Exercise task
Reproduce exactly and only the lines running from the one with "const tankard = new THREE.Group();" through the one with "if empty is", both end lines included.

Given data
┏━━
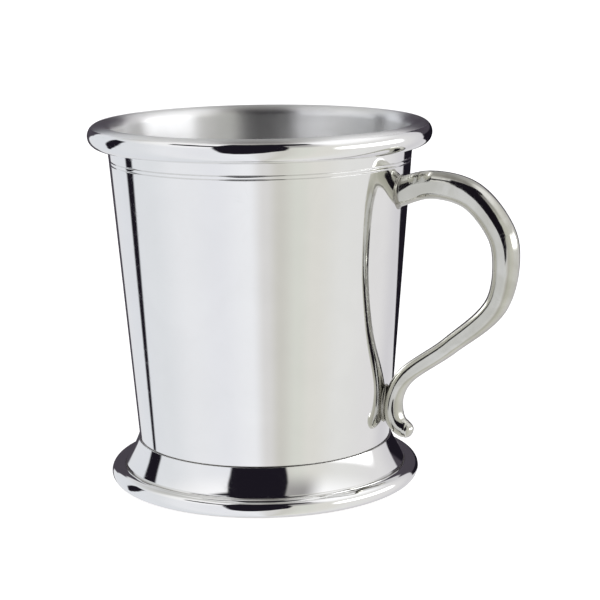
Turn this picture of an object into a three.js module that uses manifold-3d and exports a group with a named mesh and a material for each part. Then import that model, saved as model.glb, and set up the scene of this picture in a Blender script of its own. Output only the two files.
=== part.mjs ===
// Pewter tankard: a turned conical cup with a beaded rim, a turned foot ring and a cast scroll
// handle, held together by three soldered joints.
// Millimetres, +Z up. The cup stands on z = 0 and the handle points along +X.

import * as THREE from "three";
import { mergeVertices } from "three/addons/utils/BufferGeometryUtils.js";
import Module from "manifold-3d";

// ---------- driving dimensions ----------

const GAP = 0.3; // clear space left between two pieces that touch
const ROUND_STEPS = 64; // facets once round the cup, a multiple of four so that the axes are hit

const RIM_RADIUS = 38.1; // outside of the rim: three inches across
const HEIGHT = 80.8; // crest of the rim above the table
const RIM_BEAD_RADIUS = 2.55; // section of the round bead along the rim
const WALL = 1.0; // thickness of the cup's wall

const SEAM_Z = 9.55; // where the cup sits on its foot
const WALL_FOOT_RADIUS = 28.45; // outside of the wall at the seam
const WALL_TOP_RADIUS = 33.75; // outside of the wall under the rim
const WALL_TOP_Z = 75.7;
const FLOOR_THICKNESS = 1.3;
const FLOOR_OUTER_CORNER = 0.8;
const FLOOR_INNER_CORNER = 2.6;

const LINE_HEIGHTS = [72.2, 73.0]; // the two turned lines below the rim
const LINE_DEPTH = 0.16;
const LINE_HALF_WIDTH = 0.16;

const COLLAR_RADIUS = 28.8; // top of the foot, just proud of the wall
const COLLAR_INNER_RADIUS = 27.6;
const SKIRT_RADIUS = 31.65; // bottom of the foot's flare
const SKIRT_Z = 4.1;
const SKIRT_HOLLOW = 0.2; // how far the flare curves in from a straight line
const SKIRT_THICKNESS = 1.3;
const FOOT_RADIUS = 34.95; // outside of the foot's bead
const FOOT_BEAD_RADIUS = 1.95;
const FOOT_FLAT = 0.06; // how much is ground off the bead to make the face it stands on
const BEAD_OUTER_END = 132; // degrees round the bead at which the narrow step down to it lands
const BEAD_INNER_END = -160; // degrees round the bead at which the inside of the foot leaves it
const FOOT_SOLDER_LEG = 1.1; // reach of the solder fillet inside the foot

// The handle's centre line, as distance from the cup's axis and height, with the rod's radius there.
const SCROLL = [
  { out: 31.8, up: 66.0, rod: 3.1 }, // root, inside the wall
  { out: 39.7, up: 68.2, rod: 3.05 }, // top of the arch
  { out: 48.7, up: 66.4, rod: 3.13 },
  { out: 54.7, up: 60.1, rod: 3.13 },
  { out: 56.6, up: 54.8, rod: 3.04 }, // widest reach
  { out: 54.8, up: 43.2, rod: 2.55 },
  { out: 44.3, up: 33.2, rod: 2.07 },
  { out: 34.0, up: 25.4, rod: 2.0 },
  { out: 31.7, up: 21.4, rod: 2.05 },
  { out: 31.15, up: 17.4, rod: 2.3 }, // lies against the wall
  { out: 32.2, up: 14.7, rod: 2.15 },
  { out: 33.9, up: 13.5, rod: 2.0 },
  { out: 35.85, up: 13.15, rod: 1.9 }, // free tip of the tail
];
const ROD_SIDES = 18;
const ROD_STEPS = 56;

// Solder round the root of the arch: its outer radius on the wall, the thickness of its edge there,
// how much further it climbs the rod, and how deep in the wall its blank begins.
const TOP_SOLDER = { up: 66.6, radius: 4.7, lip: 0.55, rise: 0.9, depth: 2.0 };
const TOP_SOLDER_SIDES = 24;

// Pad of solder at the lower bend, half an ellipsoid that stands out from the wall by its depth.
const BOTTOM_SOLDER = { up: 19.0, halfHeight: 5.0, halfWidth: 2.9, depth: 1.45 };
const BOTTOM_SOLDER_SIDES = 24;

// ---------- small helpers ----------

const wasm = await Module();
wasm.setup();

const radians = THREE.MathUtils.degToRad;
const degrees = THREE.MathUtils.radToDeg;

function point(radius, height) {
  return new THREE.Vector2(radius, height);
}

// Points round a circle's arc, both ends included, angles in degrees from outwards towards up.
function arc(centre, radius, from, to, steps) {
  return Array.from({ length: steps + 1 }, (_, i) => {
    const angle = radians(from + ((to - from) * i) / steps);
    return point(centre.x + radius * Math.cos(angle), centre.y + radius * Math.sin(angle));
  });
}

// A profile turned round the cup's axis, which is +Z.
function turned(profile) {
  return new THREE.LatheGeometry(profile, ROUND_STEPS).rotateX(Math.PI / 2);
}

function solidFrom(geometry) {
  const bare = geometry.clone();
  bare.deleteAttribute("normal");
  bare.deleteAttribute("uv");
  const merged = mergeVertices(bare, 1e-4);
  return new wasm.Manifold(
    new wasm.Mesh({
      numProp: 3,
      vertProperties: merged.attributes.position.array,
      triVerts: new Uint32Array(merged.index.array),
    }),
  );
}

function geometryFrom(solid) {
  const { vertProperties, triVerts } = solid.getMesh();
  const geometry = new THREE.BufferGeometry();
  geometry.setAttribute("position", new THREE.BufferAttribute(vertProperties, 3));
  geometry.setIndex(new THREE.BufferAttribute(triVerts, 1));
  const faceted = geometry.toNonIndexed();
  faceted.computeVertexNormals();
  return faceted;
}

function pewter(name, geometry, color, roughness) {
  const material = new THREE.MeshStandardMaterial({ color, roughness, metalness: 1 });
  const mesh = new THREE.Mesh(geometry, material);
  mesh.name = name;
  return mesh;
}

// ---------- cup ----------

const WALL_SLOPE = (WALL_TOP_RADIUS - WALL_FOOT_RADIUS) / (WALL_TOP_Z - SEAM_Z);
const WALL_LEAN = degrees(Math.atan(WALL_SLOPE));

function wallRadius(height) {
  return WALL_FOOT_RADIUS + WALL_SLOPE * (height - SEAM_Z);
}

// A V-shaped line turned into the outside of the wall.
function turnedLine(height) {
  return [
    point(wallRadius(height - LINE_HALF_WIDTH), height - LINE_HALF_WIDTH),
    point(wallRadius(height) - LINE_DEPTH, height),
    point(wallRadius(height + LINE_HALF_WIDTH), height + LINE_HALF_WIDTH),
  ];
}

// The wall leans out to a round bead, which stands outside it: the inside of the cup runs straight
// up and over the bead, and the outside meets the bead's underside in a sharp corner.
function cupBody() {
  const underside = SEAM_Z + GAP / 2;
  const floor = underside + FLOOR_THICKNESS;
  const outerCorner = point(
    wallRadius(underside + FLOOR_OUTER_CORNER) - FLOOR_OUTER_CORNER,
    underside + FLOOR_OUTER_CORNER,
  );
  const innerCornerZ = floor + FLOOR_INNER_CORNER;
  const innerCorner = point(wallRadius(innerCornerZ) - WALL - FLOOR_INNER_CORNER, innerCornerZ);
  const bead = point(RIM_RADIUS - RIM_BEAD_RADIUS, HEIGHT - RIM_BEAD_RADIUS);
  const inside = 180 - WALL_LEAN;
  const under = inside - 360 + degrees(Math.acos(1 - WALL / RIM_BEAD_RADIUS));
  return turned([
    point(0, underside),
    ...arc(outerCorner, FLOOR_OUTER_CORNER, -90, 0, 4),
    ...LINE_HEIGHTS.flatMap(turnedLine),
    ...arc(bead, RIM_BEAD_RADIUS, under, 0, 6),
    ...arc(bead, RIM_BEAD_RADIUS, 0, 90, 4).slice(1),
    ...arc(bead, RIM_BEAD_RADIUS, 90, inside, 4).slice(1),
    ...arc(innerCorner, FLOOR_INNER_CORNER, 0, -90, 5),
    point(0, floor),
  ]);
}

// ---------- foot ----------

// A cast ring, turned to a hollow flare above a narrow step and a round bead.
function footRing() {
  const top = SEAM_Z - GAP / 2;
  const collarEdge = point(COLLAR_RADIUS, top);
  const skirtEdge = point(SKIRT_RADIUS, SKIRT_Z);
  const inward = point(skirtEdge.y - collarEdge.y, collarEdge.x - skirtEdge.x).normalize();
  const middle = collarEdge.clone().lerp(skirtEdge, 0.5).addScaledVector(inward, 2 * SKIRT_HOLLOW);
  const flare = new THREE.QuadraticBezierCurve(collarEdge, middle, skirtEdge);
  const bead = point(FOOT_RADIUS - FOOT_BEAD_RADIUS, FOOT_BEAD_RADIUS - FOOT_FLAT);
  const flatEdge = degrees(Math.asin(bead.y / FOOT_BEAD_RADIUS));
  const profile = [
    ...flare.getPoints(5),
    ...arc(bead, FOOT_BEAD_RADIUS, BEAD_OUTER_END, 0, 6),
    ...arc(bead, FOOT_BEAD_RADIUS, 0, -flatEdge, 5).slice(1),
    ...arc(bead, FOOT_BEAD_RADIUS, flatEdge - 180, BEAD_INNER_END, 3),
    point(SKIRT_RADIUS - SKIRT_THICKNESS, SKIRT_Z),
    point(COLLAR_INNER_RADIUS, top - SKIRT_THICKNESS / 2),
    point(COLLAR_INNER_RADIUS, top),
    collarEdge,
  ];
  return turned(profile.reverse());
}

// The fillet of solder in the corner under the floor, inside the foot's collar.
function footSolder() {
  const top = SEAM_Z - GAP / 2;
  const outer = COLLAR_INNER_RADIUS - GAP;
  const leg = FOOT_SOLDER_LEG;
  const profile = [
    ...arc(point(outer - leg, top - leg), leg, 0, 90, 4),
    point(outer, top),
    point(outer, top - leg),
  ];
  return turned(profile.reverse());
}

// ---------- handle ----------

const centreLine = new THREE.CatmullRomCurve3(
  SCROLL.map(({ out, up }) => new THREE.Vector3(out, 0, up)),
  false,
  "centripetal",
);
const rodSizes = new THREE.SplineCurve(SCROLL.map(({ rod }, i) => point(i, rod)));
const scrollLength = centreLine.getLength();

// A straight rod of unit radius is extruded, then each ring of it is set square to the centre line
// and scaled to the rod's radius there. The rings crowd towards the tail, which ends in a half ball.
function scrollRod(extra) {
  const circle = new THREE.Shape().absarc(0, 0, 1, 0, 2 * Math.PI);
  const rod = new THREE.ExtrudeGeometry(circle, {
    depth: 1,
    steps: ROD_STEPS,
    curveSegments: ROD_SIDES / 2,
    bevelEnabled: false,
  });
  const vertices = rod.attributes.position;
  for (let i = 0; i < vertices.count; i++) {
    const share = Math.sin((vertices.getZ(i) * Math.PI) / 2);
    const t = centreLine.getUtoTmapping(share);
    const centre = centreLine.getPoint(t);
    const along = centreLine.getTangent(t);
    const size = rodSizes.getPoint(t).y + extra;
    const toTip = Math.min((1 - share) * scrollLength, size);
    const radius = Math.sqrt(size ** 2 - (size - toTip) ** 2);
    const inward = radius * vertices.getX(i);
    const sideways = radius * vertices.getY(i);
    vertices.setXYZ(i, centre.x + along.z * inward, sideways, centre.z - along.x * inward);
  }
  return rod;
}

// Everything inside the cup's outer cone, with clear space added.
function wallCutter(clear) {
  const margin = 10;
  const low = -margin;
  const high = HEIGHT + margin;
  const profile = [
    point(0, low),
    point(wallRadius(low) + clear, low),
    point(wallRadius(high) + clear, high),
    point(0, high),
  ];
  return solidFrom(turned(profile));
}

function handle() {
  return geometryFrom(solidFrom(scrollRod(0)).subtract(wallCutter(GAP)));
}

// What solder fills between the rod and the wall, clear of both.
function solderAround(geometry) {
  const rod = solidFrom(scrollRod(GAP));
  return geometryFrom(solidFrom(geometry).subtract(rod).subtract(wallCutter(GAP)));
}

// A fillet that spreads on to the wall all round the root of the arch.
function topSolder() {
  const { up, radius, lip, rise, depth } = TOP_SOLDER;
  const hollow = point(radius, lip + rise);
  const profile = [
    point(0, -depth),
    point(radius, -depth),
    ...arc(hollow, rise, -90, -180, 4),
    point(0, lip + rise),
  ];
  const collar = new THREE.LatheGeometry(profile, TOP_SOLDER_SIDES).rotateZ(-Math.PI / 2);
  collar.rotateY(radians(WALL_LEAN));
  collar.translate(wallRadius(up), 0, up);
  return solderAround(collar);
}

// A low pad round the place where the lower bend lies against the wall.
function bottomSolder() {
  const { up, halfHeight, halfWidth, depth } = BOTTOM_SOLDER;
  const ball = new THREE.SphereGeometry(1, BOTTOM_SOLDER_SIDES, BOTTOM_SOLDER_SIDES / 2);
  const pad = ball.scale(depth, halfWidth, halfHeight);
  pad.rotateY(radians(WALL_LEAN));
  pad.translate(wallRadius(up), 0, up);
  return solderAround(pad);
}

// ---------- assembly ----------

const tankard = new THREE.Group();
tankard.add(
  pewter("cup_body", cupBody(), 0xd2d3d4, 0.12),
  pewter("foot_ring", footRing(), 0xd2d3d4, 0.1),
  pewter("foot_solder", footSolder(), 0xa9aaab, 0.35),
  pewter("handle", handle(), 0xc9cac4, 0.12),
  pewter("handle_top_solder", topSolder(), 0xa9aaa6, 0.3),
  pewter("handle_bottom_solder", bottomSolder(), 0xa9aaa6, 0.3),
);

// The origin is the middle of the space the tankard takes up on the table.
const extent = new THREE.Box3().setFromObject(tankard);
tankard.position.x = -(extent.min.x + extent.max.x) / 2;

const part = new THREE.Group();
part.add(tankard);

export default part;
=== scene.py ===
"""Pewter tankard: fine surfaces, metal finishes and a white studio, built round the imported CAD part.

Lengths below are millimetres in the part's frame and become metres when a mesh is made.
Heights are above the table, radii and "out" are measured from the cup's own axis.
"""
import math

import bpy
import numpy as np
from mathutils import Matrix, Vector


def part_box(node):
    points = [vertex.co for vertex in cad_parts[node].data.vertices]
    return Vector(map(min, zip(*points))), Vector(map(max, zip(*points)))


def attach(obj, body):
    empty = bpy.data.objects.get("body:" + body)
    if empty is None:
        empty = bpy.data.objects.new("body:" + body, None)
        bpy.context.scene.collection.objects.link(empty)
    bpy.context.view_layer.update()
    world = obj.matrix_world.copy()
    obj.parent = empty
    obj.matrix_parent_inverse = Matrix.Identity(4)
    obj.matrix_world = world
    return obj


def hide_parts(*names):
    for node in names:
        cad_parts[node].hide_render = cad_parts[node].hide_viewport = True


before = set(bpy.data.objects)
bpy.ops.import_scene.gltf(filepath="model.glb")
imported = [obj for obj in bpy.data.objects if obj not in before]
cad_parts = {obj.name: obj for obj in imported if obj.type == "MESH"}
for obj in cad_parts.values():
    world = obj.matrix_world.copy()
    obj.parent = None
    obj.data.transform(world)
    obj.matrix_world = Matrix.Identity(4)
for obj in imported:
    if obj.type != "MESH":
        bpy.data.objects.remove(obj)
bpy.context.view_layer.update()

MM = 0.001

# ---------- the part's own sizes ----------

cup_low, cup_high = (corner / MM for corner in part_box("cup_body"))
foot_low, foot_high = (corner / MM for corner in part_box("foot_ring"))
AXIS_X = (cup_low.x + cup_high.x) / 2  # where the cup's axis stands
CREST = cup_high.z
RIM_RADIUS = (cup_high.y - cup_low.y) / 2
FOOT_RADIUS = (foot_high.y - foot_low.y) / 2
SEAM_Z = (cup_low.z + foot_high.z) / 2  # where the cup sits on its foot
UNDERSIDE = SEAM_Z + 0.03  # the fine surfaces all but close the clear space of the CAD part
FOOT_TOP = SEAM_Z - 0.02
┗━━
Task answer
const tankard = new THREE.Group();
tankard.add(
  pewter("cup_body", cupBody(), 0xd2d3d4, 0.12),
  pewter("foot_ring", footRing(), 0xd2d3d4, 0.1),
  pewter("foot_solder", footSolder(), 0xa9aaab, 0.35),
  pewter("handle", handle(), 0xc9cac4, 0.12),
  pewter("handle_top_solder", topSolder(), 0xa9aaa6, 0.3),
  pewter("handle_bottom_solder", bottomSolder(), 0xa9aaa6, 0.3),
);

// The origin is the middle of the space the tankard takes up on the table.
const extent = new THREE.Box3().setFromObject(tankard);
tankard.position.x = -(extent.min.x + extent.max.x) / 2;

const part = new THREE.Group();
part.add(tankard);

export default part;
=== scene.py ===
"""Pewter tankard: fine surfaces, metal finishes and a white studio, built round the imported CAD part.

Lengths below are millimetres in the part's frame and become metres when a mesh is made.
Heights are above the table, radii and "out" are measured from the cup's own axis.
"""
import math

import bpy
import numpy as np
from mathutils import Matrix, Vector


def part_box(node):
    points = [vertex.co for vertex in cad_parts[node].data.vertices]
    return Vector(map(min, zip(*points))), Vector(map(max, zip(*points)))


def attach(obj, body):
    empty = bpy.data.objects.get("body:" + body)
    if empty is None:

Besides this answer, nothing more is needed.